So I had to start thinking about comparison. And here is the deal. Depending on how you use it, you are either trying to make yourself feel better about who you already are....or tearing yourself down for all you are not...in any given category. And at the end of the day, comparisons do not effect change.
It starts out innocently enough. As new moms, we might compare where our children are at in their development. Fair enough. However, I remember a story my mom would tell me about my dad. He was very concerned that a baby around my same age had more teeth than me. He didn't feel better until mom pointed out that developmentally, I was much more advanced (crawling). And so it begins. By the time kids reach the teenage years, a parent might say "my kid is no saint, but at least he isn't as bad as her kid."
Upon further reflection, the things I battle with are the things I tend to "shop around" for comparisons. This could be age/weight related, how well I do my yoga (or not well), my clothing choices, height, degree of happiness....the list could go on and on.
What is the gain? Why do you or me need to feel better (or worse) when compared to another person?

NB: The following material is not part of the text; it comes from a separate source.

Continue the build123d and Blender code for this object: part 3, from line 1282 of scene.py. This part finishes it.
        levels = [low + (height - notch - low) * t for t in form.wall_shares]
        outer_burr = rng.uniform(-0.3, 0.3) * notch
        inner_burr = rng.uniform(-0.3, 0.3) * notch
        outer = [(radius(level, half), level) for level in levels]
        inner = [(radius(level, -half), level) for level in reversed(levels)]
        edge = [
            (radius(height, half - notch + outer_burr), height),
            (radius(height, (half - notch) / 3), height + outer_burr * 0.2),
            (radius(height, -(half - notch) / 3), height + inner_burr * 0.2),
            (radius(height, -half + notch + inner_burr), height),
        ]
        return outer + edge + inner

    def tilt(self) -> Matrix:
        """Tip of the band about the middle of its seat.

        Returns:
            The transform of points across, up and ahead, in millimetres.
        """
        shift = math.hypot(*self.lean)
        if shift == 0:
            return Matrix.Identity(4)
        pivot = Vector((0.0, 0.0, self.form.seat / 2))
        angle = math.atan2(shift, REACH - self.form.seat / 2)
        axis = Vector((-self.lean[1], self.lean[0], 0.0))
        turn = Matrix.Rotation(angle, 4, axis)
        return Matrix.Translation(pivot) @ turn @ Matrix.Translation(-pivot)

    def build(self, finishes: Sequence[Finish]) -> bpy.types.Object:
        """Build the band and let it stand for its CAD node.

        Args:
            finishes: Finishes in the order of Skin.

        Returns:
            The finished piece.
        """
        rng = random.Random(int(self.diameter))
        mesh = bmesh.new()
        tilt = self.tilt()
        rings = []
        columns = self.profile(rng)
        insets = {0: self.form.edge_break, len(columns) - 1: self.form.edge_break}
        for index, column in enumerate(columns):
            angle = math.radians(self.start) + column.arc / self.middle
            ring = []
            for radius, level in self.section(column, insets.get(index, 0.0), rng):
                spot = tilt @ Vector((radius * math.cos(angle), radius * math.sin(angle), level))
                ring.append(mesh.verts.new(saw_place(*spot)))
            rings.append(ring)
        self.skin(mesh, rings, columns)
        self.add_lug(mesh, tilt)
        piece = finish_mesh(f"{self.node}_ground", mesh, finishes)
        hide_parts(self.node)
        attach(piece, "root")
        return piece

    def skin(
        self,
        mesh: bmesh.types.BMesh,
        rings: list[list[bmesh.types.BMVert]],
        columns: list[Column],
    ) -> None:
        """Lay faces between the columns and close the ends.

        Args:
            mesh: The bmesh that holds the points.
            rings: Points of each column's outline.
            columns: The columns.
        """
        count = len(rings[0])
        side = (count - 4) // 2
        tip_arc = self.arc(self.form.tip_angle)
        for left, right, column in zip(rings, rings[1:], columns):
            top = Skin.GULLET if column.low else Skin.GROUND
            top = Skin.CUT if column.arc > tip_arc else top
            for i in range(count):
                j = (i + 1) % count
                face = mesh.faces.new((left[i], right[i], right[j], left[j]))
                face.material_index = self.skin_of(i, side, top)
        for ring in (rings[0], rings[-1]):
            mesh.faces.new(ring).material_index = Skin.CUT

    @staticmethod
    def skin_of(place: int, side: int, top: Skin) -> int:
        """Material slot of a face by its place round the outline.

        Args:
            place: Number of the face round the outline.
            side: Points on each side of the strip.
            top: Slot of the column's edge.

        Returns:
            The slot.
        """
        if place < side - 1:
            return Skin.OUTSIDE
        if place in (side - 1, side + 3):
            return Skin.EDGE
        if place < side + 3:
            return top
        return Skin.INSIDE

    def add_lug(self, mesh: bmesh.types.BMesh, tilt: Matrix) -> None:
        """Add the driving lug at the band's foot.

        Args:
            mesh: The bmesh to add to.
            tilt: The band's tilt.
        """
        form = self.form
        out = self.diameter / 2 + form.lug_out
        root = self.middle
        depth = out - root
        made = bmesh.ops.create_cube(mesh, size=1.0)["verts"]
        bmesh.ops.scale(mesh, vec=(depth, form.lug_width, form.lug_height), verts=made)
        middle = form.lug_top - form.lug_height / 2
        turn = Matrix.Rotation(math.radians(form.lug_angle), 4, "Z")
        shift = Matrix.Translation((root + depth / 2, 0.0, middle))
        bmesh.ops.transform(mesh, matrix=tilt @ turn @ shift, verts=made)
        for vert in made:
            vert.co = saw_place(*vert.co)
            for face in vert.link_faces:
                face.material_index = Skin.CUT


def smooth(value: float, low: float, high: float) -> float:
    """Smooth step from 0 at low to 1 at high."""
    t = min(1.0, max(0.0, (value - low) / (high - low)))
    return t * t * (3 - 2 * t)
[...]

What does it change for/in us?
|with no qualifier or comparison!|
And while we can make ourselves feel pretty darn miserable by playing the solitaire game of comparison, there is something worse.

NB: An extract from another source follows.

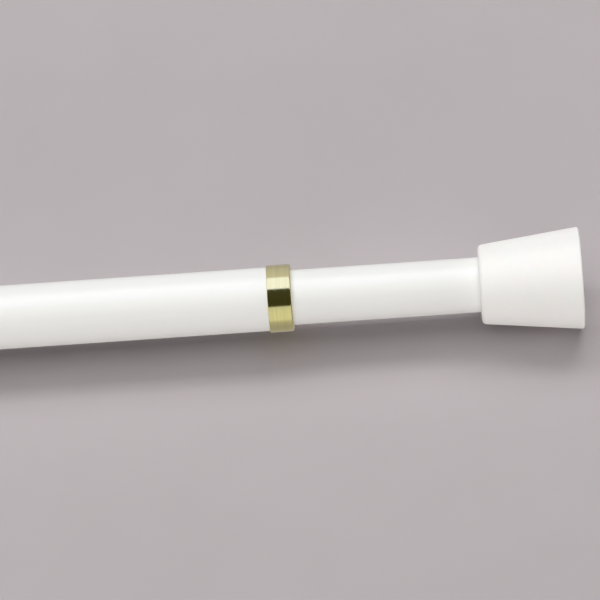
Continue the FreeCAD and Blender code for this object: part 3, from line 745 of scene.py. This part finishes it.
# Open sprung ring: an eased rectangle carried round from one side of the opening to the other.
# Its bore steps out over two round notches: a ray at the angle a from a notch leaves its circle
# at bore cos a + sqrt(notch^2 - (bore sin a)^2). Angles run from the opening's middle.
def makeClip():
    bore, outside, notch = clip["bore"], clip["outside"], clip["notch"]
    width = outside - bore
    section = softened([(0, 0), (0, width), (clip["thickness"], width), (clip["thickness"], 0)],
                       clip["edgeRound"], steps=4)
    share = np.linspace(0, 1, clip["stations"])[:, None]
    turn, notchAt = fullTurn * share, math.radians(clip["notchAngle"])
    away = np.minimum(np.abs(turn - notchAt), np.abs(turn - (fullTurn - notchAt)))
    stepped = bore * np.cos(away) + np.sqrt(np.clip(notch ** 2 - (bore * np.sin(away)) ** 2, 0, None))
    inNotch = away < math.asin(notch / bore)
    inner = np.where(inNotch, np.maximum(stepped, bore), bore)
    radius = inner + (outside - inner) * section[:, 1] / width
    limit = np.arcsin(clip["openingHalf"] / radius)
    angle = fullTurn / 4 + limit + (fullTurn - 2 * limit) * share
    grid = aboutAxis(startOf("retaining_clip") + section[:, 0], radius, angle)
    place(addSurface("retainingClipSteel", grid, False), "lock_shaft", "spring_steel",
          "retaining_clip")


makeClip()
print("stop screw and clip made")

spring = {
    "coilRadius": 5.4, "wireRadius": 0.6, "turns": 8, "closedPitch": 1.224,
    "closedTurns": 0.8, "easingTurns": 0.4, "perTurn": 56, "aroundWire": 16, "shortest": 20.6,
}


# Round wire carried along a helix. It is close-wound over closedTurns at each end and open
# between, with a smooth step s^2 (3 - 2 s) over easingTurns from one to the other. Both ends are
# ground flat by clipping to the node's two ends.
def makeSpring():
    low, high = startOf("compression_spring"), endOf("compression_spring")
    turn = np.linspace(0, spring["turns"], spring["turns"] * spring["perTurn"] + 1)
    fromEnd = np.minimum(turn, spring["turns"] - turn)
    ramp = np.clip((fromEnd - spring["closedTurns"]) / spring["easingTurns"], 0, 1)
    opened = ramp * ramp * (3 - 2 * ramp)
    step = np.diff(turn)
    opening = (opened[1:] + opened[:-1]) / 2
    closed = spring["closedPitch"] * step
    rise = (high - low - closed.sum()) * opening * step / (opening * step).sum()
    along = low + np.concatenate([[0], np.cumsum(closed + rise)])
    outward = aboutAxis(0, 1, fullTurn * turn)
    centre = outward * spring["coilRadius"]
    centre[:, 0] = along
    heading = np.gradient(centre, axis=0)
    heading /= np.linalg.norm(heading, axis=1)[:, None]
    sideways = np.cross(heading, outward)
    angle = evenTurn(spring["aroundWire"])[None, :, None]
    wire = outward[:, None] * np.cos(angle) + sideways[:, None] * np.sin(angle)
    grid = centre[:, None] + spring["wireRadius"] * wire
    grid[..., 0] = np.clip(grid[..., 0], low, high)
    piece = addSurface("springSteelCoil", grid, False, crease=50)
    place(piece, "lock_shaft", "spring_steel", "compression_spring")
    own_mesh(piece)


makeSpring()
print("spring made")

stage = {
    "floorColour": (0.478, 0.438, 0.45), "floorMottle": 0.012, "floorMottleScale": 35.0,
    "floorRoughness": 0.9, "floorSpecular": 0.15, "floorHalf": 20.0, "floorGap": 0.00002,
    "lampsAlong": 0.34,
    # degrees that each lamp leans back from straight up, the compass turn it leans at (0 is back,
    # 90 is the fixed end), its distance from the axis at lampsAlong, and its size along and across
    "lamps": {
        "topSoftbox": {"lean": -7.5, "turn": 0.0, "distance": 1.2, "size": (1.7, 1.145), "power": 7.7,
                       "colour": (1.0, 1.0, 1.0)},
        "backStrip": {"lean": 25.0, "turn": 0.0, "distance": 1.2, "size": (1.7, 0.295), "power": 6.9,
                      "colour": (1.0, 1.0, 1.0)},
        "farBackStrip": {"lean": 37.0, "turn": 0.0, "distance": 1.2, "size": (1.7, 0.36), "power": 4.1,
                         "colour": (1.0, 1.0, 1.0)},
        "lowFrontFill": {"lean": -82.0, "turn": 0.0, "distance": 3.0, "size": (3.6, 0.6), "power": 48.0,
                         "colour": (1.0, 0.985, 0.96)},
        "fixedEndFill": {"lean": 84.0, "turn": 90.0, "distance": 3.0, "size": (1.2, 0.5), "power": 12.0,
                         "colour": (1.0, 1.0, 1.0)},
        "slidingEndFill": {"lean": 84.0, "turn": -90.0, "distance": 3.0, "size": (1.2, 0.5),
                           "power": 12.0, "colour": (1.0, 1.0, 1.0)},
    },
    "ambient": 0.065, "ambientColour": (1.0, 0.99, 0.985), "seenColour": (0.485, 0.447, 0.457),
    # what the room looks like in the metals, by degrees over the front horizon: floor, a pale card
    # low in front, the dark room, the ceiling box and the wall behind
    "mirrored": [(-180, (0.44, 0.42, 0.42)), (-62, (0.36, 0.34, 0.30)), (-40, (0.45, 0.43, 0.36)),
                 (-28, (0.70, 0.68, 0.54)), (0, (0.69, 0.68, 0.54)), (20, (0.62, 0.62, 0.52)),
                 (24, (0.042, 0.039, 0.012)), (81, (0.052, 0.052, 0.028)), (85, (1.03, 1.08, 1.38)),
                 (124, (1.03, 1.08, 1.38)), (129, (0.61, 0.59, 0.61)), (180, (0.48, 0.47, 0.49))],
    "roomEnd": (0.1, 0.095, 0.06), "endStarts": 0.73, "endFull": 0.76,
}


# A paper floor just under the tips. It is clear from below, so that low views still see the rod.
def makeFloor():
    half, height = stage["floorHalf"], cadLow.z - stage["floorGap"]
    mesh = bpy.data.meshes.new("studioFloor")
    corners = [(-half, -half, height), (half, -half, height),
               (half, half, height), (-half, half, height)]
    mesh.from_pydata(corners, [], [(0, 1, 2, 3)])
    floor = bpy.data.objects.new("studioFloor", mesh)
    bpy.context.scene.collection.objects.link(floor)
    material = bpy.data.materials.new("studioPaper")
    material.use_nodes = True
    tree = material.node_tree
    shader = tree.nodes["Principled BSDF"]
    origin = addNode(tree, "ShaderNodeTexCoord")
    light, dark = (tuple(c * level for c in stage["floorColour"]) + (1,)
                   for level in (1 + stage["floorMottle"], 1 - stage["floorMottle"]))
    tone = addNode(tree, "ShaderNodeGroup", {
        "Vector": origin.outputs["Object"], "Scale": stage["floorMottleScale"],
        "Light Tone": light, "Dark Tone": dark}, node_tree=mottleGroup)
    tree.links.new(tone.outputs["Color"], shader.inputs["Base Color"])
    shader.inputs["Roughness"].default_value = stage["floorRoughness"]
    shader.inputs["Specular IOR Level"].default_value = stage["floorSpecular"]
    facing = addNode(tree, "ShaderNodeNewGeometry")
    clear = addNode(tree, "ShaderNodeBsdfTransparent")
    either = addNode(tree, "ShaderNodeMixShader", {
        0: facing.outputs["Backfacing"], 1: shader.outputs[0], 2: clear.outputs[0]})
    tree.links.new(either.outputs[0], tree.nodes["Material Output"].inputs["Surface"])
    mesh.materials.append(material)
    floor.visible_glossy = False              # the metals mirror the world's own floor


# Soft light for the shading alone: the metals mirror the room that the world draws.
def makeLamp(name, look):
    lean, turn = math.radians(look["lean"]), math.radians(look["turn"])
    lamp = bpy.data.lights.new(name, "AREA")
    lamp.shape = "RECTANGLE"
    lamp.size, lamp.size_y = look["size"]
    lamp.energy, lamp.color = look["power"], look["colour"]
    holder = bpy.data.objects.new(name, lamp)
    reach = look["distance"] * math.sin(lean)
    holder.location = (stage["lampsAlong"] - reach * math.sin(turn), reach * math.cos(turn),
                       look["distance"] * math.cos(lean))
    holder.rotation_euler = (-lean, 0, turn)
    holder.visible_camera = False
    holder.visible_glossy = False
    bpy.context.scene.collection.objects.link(holder)


# Even ambient light. Metals mirror a plain room: dark in front, a bright ceiling box, walls behind.
# The room's colour is a ramp over the angle atan2(up, forward) of the mirrored ray, and darkens
# towards the room's end where the ray's share along X goes from endStarts to endFull.
def makeWorld():
    world = bpy.data.worlds.new("studioRoom")
    bpy.context.scene.world = world
    world.use_nodes = True
    tree = world.node_tree
    background = tree.nodes["Background"]
    background.inputs["Color"].default_value = (*stage["ambientColour"], 1)
    background.inputs["Strength"].default_value = stage["ambient"]
    direction = addNode(tree, "ShaderNodeTexCoord")
    split = addNode(tree, "ShaderNodeSeparateXYZ", {0: direction.outputs["Generated"]})
    front = addNode(tree, "ShaderNodeMath", {0: split.outputs["Y"], 1: -1.0}, operation="MULTIPLY")
    angle = addNode(tree, "ShaderNodeMath", {
        0: split.outputs["Z"], 1: front.outputs[0]}, operation="ARCTAN2")
    share = addNode(tree, "ShaderNodeMapRange", {
        "Value": angle.outputs[0], "From Min": -math.pi, "From Max": math.pi})
    ramp = addNode(tree, "ShaderNodeValToRGB", {0: share.outputs["Result"]})
    stops = ramp.color_ramp.elements
    for degrees, colour in stage["mirrored"][1:-1]:
        stops.new((degrees + 180) / 360)
    for stop, (degrees, colour) in zip(stops, stage["mirrored"]):
        stop.position = (degrees + 180) / 360
        stop.color = (*colour, 1)
    endward = addNode(tree, "ShaderNodeMapRange", {
        "Value": split.outputs["X"], "From Min": stage["endStarts"], "From Max": stage["endFull"]})
    room = addNode(tree, "ShaderNodeMix", {
        "Factor": endward.outputs["Result"], 6: ramp.outputs["Color"], 7: (*stage["roomEnd"], 1)},
        data_type="RGBA")
    mirrored = addNode(tree, "ShaderNodeBackground", {"Color": room.outputs[2], "Strength": 1.0})
    seen = addNode(tree, "ShaderNodeBackground", {"Color": (*stage["seenColour"], 1), "Strength": 1.0})
    rays = addNode(tree, "ShaderNodeLightPath")
    glossy = addNode(tree, "ShaderNodeMixShader", {
        0: rays.outputs["Is Glossy Ray"], 1: background.outputs[0], 2: mirrored.outputs[0]})
    camera = addNode(tree, "ShaderNodeMixShader", {
        0: rays.outputs["Is Camera Ray"], 1: glossy.outputs[0], 2: seen.outputs[0]})
    tree.links.new(camera.outputs[0], tree.nodes["World Output"].inputs["Surface"])


photo = {
    "elevation": 50.0, "distance": 1.24413, "along": 0.46325,
    "turnLeft": 1.362, "tilt": -0.035, "roll": -3.924, "lens": 300.0, "sensor": 36.0,
    "clip": (0.05, 60.0),
}


# Two unit vectors turned in their own plane: first towards second.
def swung(first, second, degrees):
    angle = math.radians(degrees)
    return (first * math.cos(angle) + second * math.sin(angle),
            second * math.cos(angle) - first * math.sin(angle))


# Stands square to the rod at the measured distance, then turns, tilts and rolls as the photograph does.
def makeCamera():
    elevation = math.radians(photo["elevation"])
    forward = Vector((0, math.cos(elevation), -math.sin(elevation)))
    right = Vector((1, 0, 0))
    up = right.cross(forward)
    position = Vector((photo["along"], 0, 0)) - forward * photo["distance"]
    right, forward = swung(right, forward, photo["turnLeft"])
    forward, up = swung(forward, up, photo["tilt"])
    right, up = swung(right, up, photo["roll"])
    data = bpy.data.cameras.new("photoCamera")
    data.lens, data.sensor_width = photo["lens"], photo["sensor"]
    data.clip_start, data.clip_end = photo["clip"]
    camera = bpy.data.objects.new("photoCamera", data)
    turned = Matrix((right, up, -forward)).transposed().to_4x4()
    camera.matrix_world = Matrix.Translation(position) @ turned
    bpy.context.scene.collection.objects.link(camera)
    bpy.context.scene.camera = camera


makeFloor()
for name, look in stage["lamps"].items():
    makeLamp(name, look)
makeWorld()
makeCamera()
bpy.context.scene.view_settings.view_transform = "Standard"
print("stage made")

Have you ever had something you did (or didn't) do, something you are (or are not) compared to someone/something else....by someone who allegedly loves you? (Think - why can't you be more like your _______?)
Even a hero is determined by comparison to others and their actions (or lack thereof).
This was really brought home the other day when I was listening to a podcast called "Where should we begin" featuring the iconic relationship therapist Esther Perel. She is sharing conversations with ten participating yet anonymous, couples who are seeking to better understand the details of "their story". The stories all varied but some of the questions asked by the therapist still haunt me. One line in particular was "How does it feel to be someones disappointment for almost 20 years?" Another question she asked, and I continue to ponder is "Do you want to be right, or do you want to listen?" Wow.
That brings me to the "almost" apology. It starts out strong..."I am sorry" and then it is all taken back with the word "but". I am sorry but...if you would listened; if you would have told me; if you would have....quick, get rid of any accountability at this point and render your apology worthless. The same thought for comparison can begin "I love you, but". ARGH. What part of unconditional love is missing from this equation?
And finally, if it's not bad enough that we compare, and are compared, when we are just a tad more confident, we qualify what we are saying. "Wow, you look pretty good for a ___year old". Why can't we just look pretty good? Or even better, pretty??? Or, "you look pretty good for someone who just had a baby?" Again, same thought process. Maybe if we have to qualify, we should just downgrade our initial assessment to more accurately reflect reality. How about "Wow, you look ok". Or maybe just "wow".
Can you imagine what the world would like like (assuming I am comparing it to now) if we spent as much time on our manners, our actions, choosing our words, being the answer to someone else's prayer for that day, rather than worrying about who might be smarter, prettier, thinner, happier (etc etc)?
I can't speak for the masses but I will say this for me, I have got to be kinder to myself.